--- Given material ---
# # # # # # #
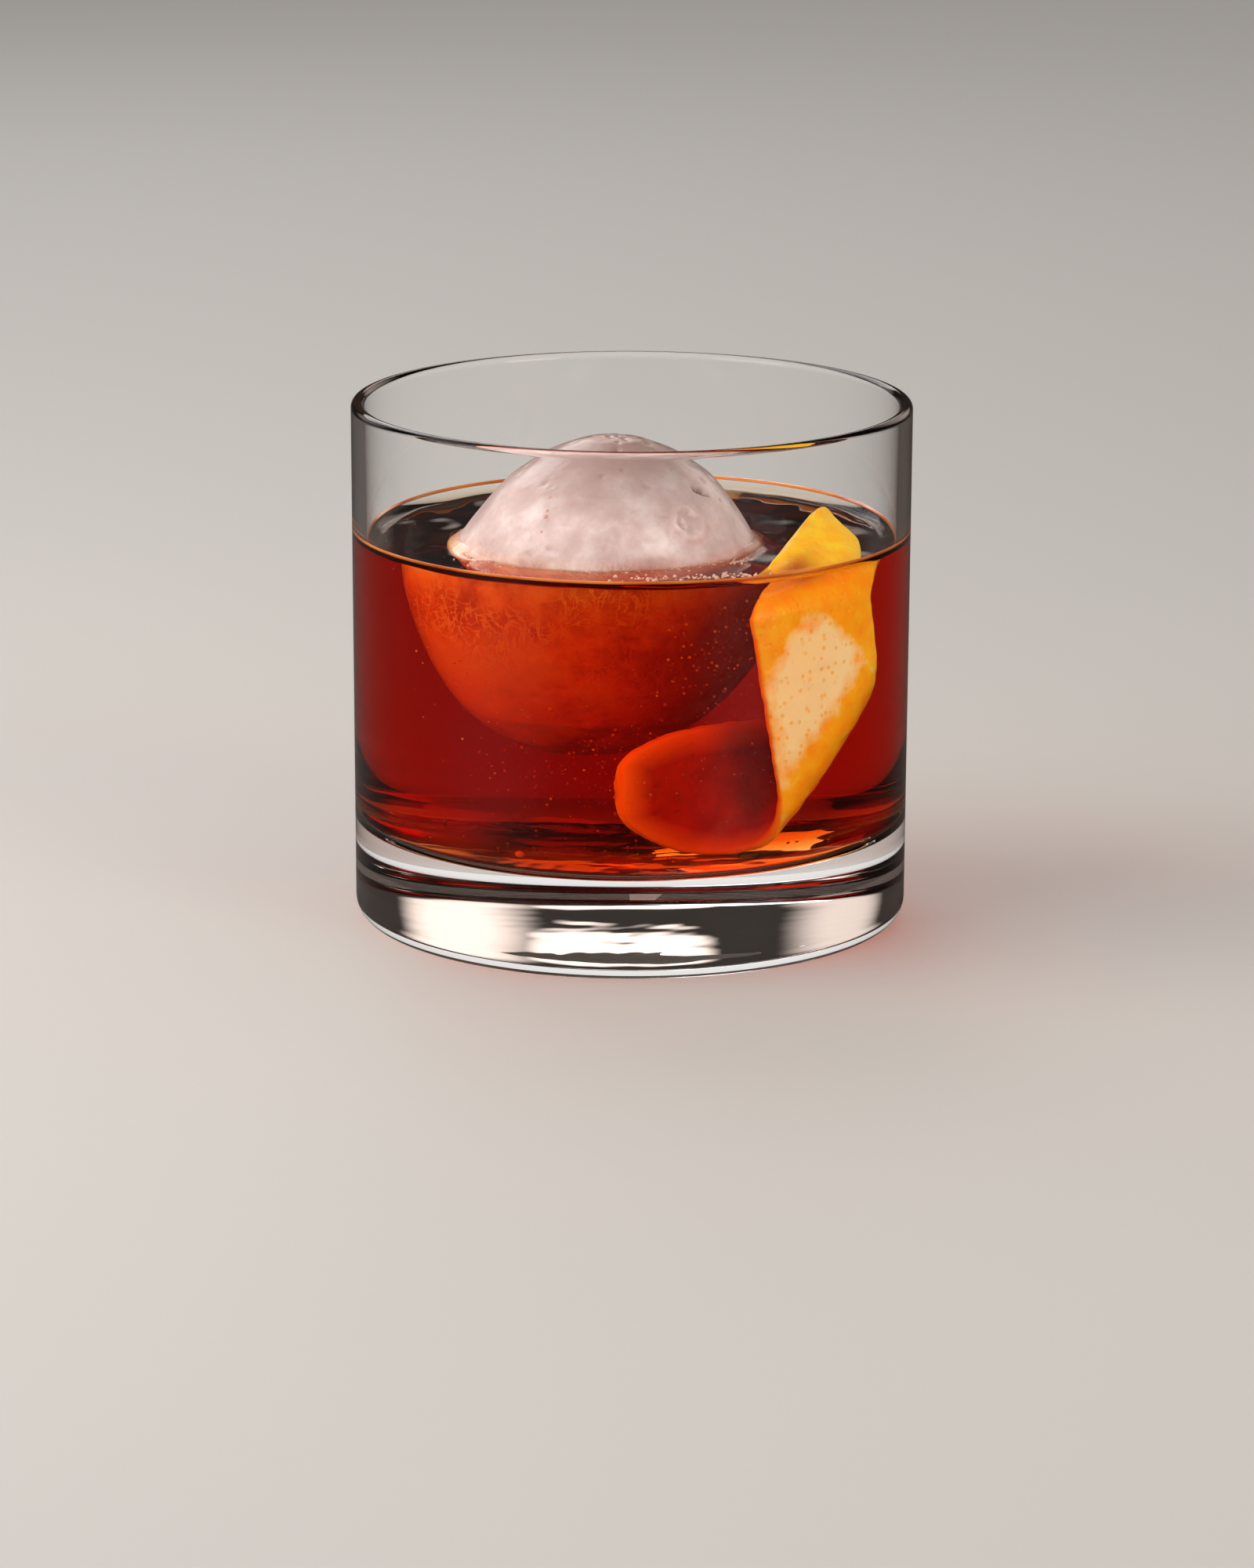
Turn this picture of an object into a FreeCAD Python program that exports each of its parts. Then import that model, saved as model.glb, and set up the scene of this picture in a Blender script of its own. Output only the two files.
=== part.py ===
# Old fashioned: a heavy-based tumbler with the drink, one big ball of ice and a twist of orange peel.
# Millimetres, +Z up. The origin is the middle of the footprint; the front of the glass faces -Y.
import FreeCAD, Part
import math
import os

# Tumbler
rim_radius = 42.5        # outside, at the lip
base_radius = 42.1       # outside, at the foot
glass_height = 80.0
wall = 2.0               # at the lip
wall_low = 2.4           # just above the floor
floor_height = 14.5      # top of the solid base
corner_radius = 6.0      # inside, floor to wall
heel_radius = 3.4        # outside, foot to wall
punt_radius = 33.0       # shallow hollow under the base
punt_depth = 1.0

# Drink
level = 59.0             # flat part of the surface
meniscus_rise = 1.3      # how far it climbs the wall
meniscus_reach = 2.6     # how far in from the wall the climb begins

# Ice ball, half melted: a round top, straight shoulders and a rounder underside
ice_top = 75.2
ice_radius = 23.4        # at the widest, a little under the surface
ice_wide_at = 57.0       # height of the widest part
ice_bottom = 28.4
ice_x = -3.9
ice_y = -5.0
ice_depth_ratio = 0.90   # front to back against side to side
ice_lean = 0.07          # sideways drift of the form for each mm of height

# Orange peel: one strip. Its sheet is laid against the right of the front wall, its top end is bent
# back over the drink and its lower end is folded behind on a slanting line.
peel_length = 78.0
peel_width = 22.6
peel_thickness = 2.2
peel_azimuth = -50.4     # degrees: where the sheet faces the wall
peel_distance = 38.0     # from the axis to the outer face of the sheet
peel_bow = 75.0          # radius of the sheet's own curve across the front
peel_shift = 3.1         # sideways place of the strip in the sheet
peel_tilt = 0.185         # sideways drift for each mm downwards
peel_top_height = 53.6   # where the backward bend begins
peel_top_length = 18.6   # length of the strip above that line
peel_top_radius = 4.7    # of the backward bend
peel_top_angle = 68.0    # degrees from upright
peel_top_drift = 18.0    # how far the tip wanders sideways
peel_top_lift = 0.1     # rise of the tip's outer side for each mm of width
peel_tip_length = 14.0   # over which the strip widens from its tip
peel_tip_width = 4.0
peel_fold_height = 32.9  # of the slanting fold above the middle of the strip
peel_fold_angle = 45.5   # degrees from level
peel_fold_radius = 6.6   # at the outer face
peel_end_length = 25.0   # of the rounded lower end
peel_end_width = 5.0
peel_end_drop = 1.2      # how far the lower end sags behind the fold


def revolve(face):
    return face.revolve(FreeCAD.Vector(0, 0, 0), FreeCAD.Vector(0, 0, 1), 360)


def point(r, z):
    return FreeCAD.Vector(r, 0, z)


def line(a, b):
    return Part.makeLine(a, b)


def arc(a, middle, b):
    return Part.Arc(a, middle, b).toShape()


def corner(centre, radius, degrees):
    a = math.radians(degrees)
    return point(centre[0] + radius * math.cos(a), centre[1] + radius * math.sin(a))


def inner_radius(z):
    low = base_radius - wall_low
    share = (z - floor_height) / (glass_height - floor_height)
    return low + (rim_radius - wall - low) * share


def inner_corner():
    """Centre of the rounded corner between floor and wall."""
    return inner_radius(floor_height + corner_radius) - corner_radius, floor_height + corner_radius


def glass():
    heel = (base_radius - heel_radius, heel_radius)
    inner = inner_corner()
    lip = wall / 2
    ring_edge = point(heel[0], 0)
    heel_top = point(base_radius, heel_radius)
    outer_top = point(rim_radius, glass_height - lip)
    inner_top = point(rim_radius - wall, glass_height - lip)
    inner_low = corner(inner, corner_radius, 0)
    floor_edge = corner(inner, corner_radius, -90)
    punt_edge = point(punt_radius, 0)
    edges = [
        arc(point(0, punt_depth), point(punt_radius * 0.52, punt_depth * 0.74), punt_edge),
        line(punt_edge, ring_edge),
        arc(ring_edge, corner(heel, heel_radius, -45), heel_top),
        line(heel_top, outer_top),
        arc(outer_top, point(rim_radius - lip, glass_height), inner_top),
        line(inner_top, inner_low),
        arc(inner_low, corner(inner, corner_radius, -45), floor_edge),
        line(floor_edge, point(0, floor_height)),
        line(point(0, floor_height), point(0, punt_depth)),
    ]
    return revolve(Part.Face(Part.Wire(edges)))


def liquid():
    inner = inner_corner()
    inner_low = corner(inner, corner_radius, 0)
    floor_edge = corner(inner, corner_radius, -90)
    top = level + meniscus_rise
    wall_top = point(inner_radius(top), top)
    flat_edge = point(inner_radius(level) - meniscus_reach, level)
    middle = point(wall_top.x - meniscus_reach * 0.34, level + meniscus_rise * 0.36)
    edges = [
        line(point(0, floor_height), floor_edge),
        arc(floor_edge, corner(inner, corner_radius, -45), inner_low),
        line(inner_low, wall_top),
        arc(wall_top, middle, flat_edge),
        line(flat_edge, point(0, level)),
        line(point(0, level), point(0, floor_height)),
    ]
    return revolve(Part.Face(Part.Wire(edges)))


def ice_ball():
    rise = ice_top - ice_wide_at
    drop = ice_wide_at - ice_bottom
    profile = [
        (0.0, rise), (0.2, 0.975 * rise), (0.38, 0.89 * rise), (0.5, 0.8 * rise), (0.65, 0.66 * rise),
        (0.79, 0.455 * rise), (0.92, 0.22 * rise), (0.985, 0.08 * rise), (1.0, 0.0),
        (0.99, -0.09 * drop), (0.95, -0.24 * drop), (0.88, -0.41 * drop), (0.77, -0.59 * drop),
        (0.61, -0.77 * drop), (0.4, -0.905 * drop), (0.2, -0.975 * drop), (0.0, -drop),
    ]
    spline = Part.BSplineCurve()
    spline.interpolate(
        Points=[point(ice_radius * r, z) for r, z in profile],
        InitialTangent=FreeCAD.Vector(1, 0, 0),
        FinalTangent=FreeCAD.Vector(-1, 0, 0),
    )
    outline = spline.toShape()
    axis = line(point(0, -drop), point(0, rise))
    ball = revolve(Part.Face(Part.Wire([outline, axis])))
    form = FreeCAD.Matrix()
    form.A22 = ice_depth_ratio
    form.A13 = ice_lean
    form.A14, form.A24, form.A34 = ice_x, ice_y, ice_wide_at
    return ball.transformGeometry(form)


def peel_half_width(along):
    """Half the strip's width, at a distance from the tip."""
    tip = min(1.0, along / peel_tip_length)
    end = min(1.0, (peel_length - along) / peel_end_length)
    narrow = peel_tip_width + (peel_width - peel_tip_width) * math.sin(math.pi / 2 * tip) ** 0.9
    rounded = peel_end_width + (peel_width - peel_end_width) * math.sqrt(1 - (1 - end) ** 2)
    return min(narrow, rounded) / 2


def peel_point(along, across, inward):
    """A point of the strip: mm from the tip, -1 to 1 across, mm in from its outer face."""
    high = peel_top_length - along
    side = peel_shift + across * peel_half_width(along)
    lift = 0.0
    if high > 0:
        share = high / peel_top_length
        side += peel_top_drift * share ** 1.5
        lift = peel_top_lift * across * peel_half_width(along) * min(1.0, high / 8.0)
    else:
        side -= peel_tilt * high
    up = peel_top_height + high
    depth, out = 0.0, inward

    # slanting fold low in the strip
    slant = math.radians(peel_fold_angle)
    beyond = (side - peel_shift) * math.sin(slant) - (up - peel_fold_height) * math.cos(slant)
    if beyond > 0:
        turn = min(beyond / peel_fold_radius, math.pi)
        past = beyond - turn * peel_fold_radius
        radius = peel_fold_radius - inward
        move = radius * math.sin(turn) - past - beyond
        side += move * math.sin(slant)
        up -= move * math.cos(slant)
        depth = peel_fold_radius - radius * math.cos(turn)
        up -= peel_end_drop * (along / peel_length) ** 6
        out = 0.0
    # backward bend near the top
    elif high > 0:
        turn = min(high / peel_top_radius, math.radians(peel_top_angle))
        past = high - turn * peel_top_radius
        radius = peel_top_radius - inward
        depth = peel_top_radius - radius * math.cos(turn) + past * math.sin(turn)
        up = peel_top_height + radius * math.sin(turn) + past * math.cos(turn) + lift
        out = 0.0

    depth += out + side * side / (2 * peel_bow)
    facing = math.radians(peel_azimuth)
    away = peel_distance - depth
    return FreeCAD.Vector(
        away * math.cos(facing) - side * math.sin(facing),
        away * math.sin(facing) + side * math.cos(facing),
        up,
    )


def peel_sheet(inward):
    """One broad face of the strip as a surface: along it first, then across."""
    steps = 30
    across = [-1.0, -0.6, -0.2, 0.2, 0.6, 1.0]
    rows = [[peel_point(peel_length * i / steps, t, inward) for t in across] for i in range(steps + 1)]
    sheet = Part.BSplineSurface()
    sheet.interpolate(rows)
    return sheet


def rims(sheet):
    u0, u1, v0, v1 = sheet.bounds()
    return [curve.toShape() for curve in (sheet.uIso(u0), sheet.uIso(u1), sheet.vIso(v0), sheet.vIso(v1))]


def orange_peel():
    outer, inner = peel_sheet(0.0), peel_sheet(peel_thickness)
    faces = [outer.toShape(), inner.toShape()]
    faces += [Part.makeRuledSurface(a, b, 1) for a, b in zip(rims(outer), rims(inner))]
    shell = Part.makeShell(faces)
    shell.sewShape()
    solid = Part.makeSolid(shell)
    if solid.Volume < 0:
        solid.reverse()
    return solid


def export(shape, node):
    shape.exportStep("parts/" + node + ".step")


os.makedirs("parts", exist_ok=True)
ball = ice_ball()
peel = orange_peel()
export(glass(), "glass")
export(liquid().cut(ball).cut(peel).Solids[0], "drink")
export(ball, "ice_ball")
export(peel, "orange_peel")
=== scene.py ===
import math

import bpy
import numpy as np
from mathutils import Matrix


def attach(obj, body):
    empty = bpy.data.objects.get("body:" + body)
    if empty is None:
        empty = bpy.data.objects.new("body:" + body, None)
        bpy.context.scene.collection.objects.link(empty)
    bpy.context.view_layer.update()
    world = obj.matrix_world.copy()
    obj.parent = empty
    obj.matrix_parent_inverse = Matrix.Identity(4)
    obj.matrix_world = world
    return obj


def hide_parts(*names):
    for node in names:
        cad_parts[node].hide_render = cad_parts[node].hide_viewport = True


MM = 0.001

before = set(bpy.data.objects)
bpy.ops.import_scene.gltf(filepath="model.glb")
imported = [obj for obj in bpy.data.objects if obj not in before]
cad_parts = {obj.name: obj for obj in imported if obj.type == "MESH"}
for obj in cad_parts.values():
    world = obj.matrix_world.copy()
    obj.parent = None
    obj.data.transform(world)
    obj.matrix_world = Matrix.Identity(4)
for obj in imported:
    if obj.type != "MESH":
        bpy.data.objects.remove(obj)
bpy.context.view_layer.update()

# ---------------------------------------------------------------- sizes, in millimetres and degrees
# glass: outside radii, wall at the lip and low down, floor, rounded corners, hollow under the base
RIM_RADIUS, BASE_RADIUS, GLASS_HEIGHT = 42.5, 42.1, 80.0
WALL, WALL_LOW, FLOOR_HEIGHT = 2.0, 2.4, 14.5
CORNER_RADIUS, HEEL_RADIUS = 6.0, 3.4
PUNT_RADIUS, PUNT_DEPTH = 33.0, 1.0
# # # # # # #
--- Written exercise ---
Only the lines running from the line with "return [curve.toShape() for" through the line with "bpy.data.objects.remove(obj)" should be repeated, exactly and with both ends kept.

--- Solution to the exercise ---
    return [curve.toShape() for curve in (sheet.uIso(u0), sheet.uIso(u1), sheet.vIso(v0), sheet.vIso(v1))]


def orange_peel():
    outer, inner = peel_sheet(0.0), peel_sheet(peel_thickness)
    faces = [outer.toShape(), inner.toShape()]
    faces += [Part.makeRuledSurface(a, b, 1) for a, b in zip(rims(outer), rims(inner))]
    shell = Part.makeShell(faces)
    shell.sewShape()
    solid = Part.makeSolid(shell)
    if solid.Volume < 0:
        solid.reverse()
    return solid


def export(shape, node):
    shape.exportStep("parts/" + node + ".step")


os.makedirs("parts", exist_ok=True)
ball = ice_ball()
peel = orange_peel()
export(glass(), "glass")
export(liquid().cut(ball).cut(peel).Solids[0], "drink")
export(ball, "ice_ball")
export(peel, "orange_peel")
=== scene.py ===
import math

import bpy
import numpy as np
from mathutils import Matrix


def attach(obj, body):
    empty = bpy.data.objects.get("body:" + body)
    if empty is None:
        empty = bpy.data.objects.new("body:" + body, None)
        bpy.context.scene.collection.objects.link(empty)
    bpy.context.view_layer.update()
    world = obj.matrix_world.copy()
    obj.parent = empty
    obj.matrix_parent_inverse = Matrix.Identity(4)
    obj.matrix_world = world
    return obj


def hide_parts(*names):
    for node in names:
        cad_parts[node].hide_render = cad_parts[node].hide_viewport = True


MM = 0.001

before = set(bpy.data.objects)
bpy.ops.import_scene.gltf(filepath="model.glb")
imported = [obj for obj in bpy.data.objects if obj not in before]
cad_parts = {obj.name: obj for obj in imported if obj.type == "MESH"}
for obj in cad_parts.values():
    world = obj.matrix_world.copy()
    obj.parent = None
    obj.data.transform(world)
    obj.matrix_world = Matrix.Identity(4)
for obj in imported:
    if obj.type != "MESH":
        bpy.data.objects.remove(obj)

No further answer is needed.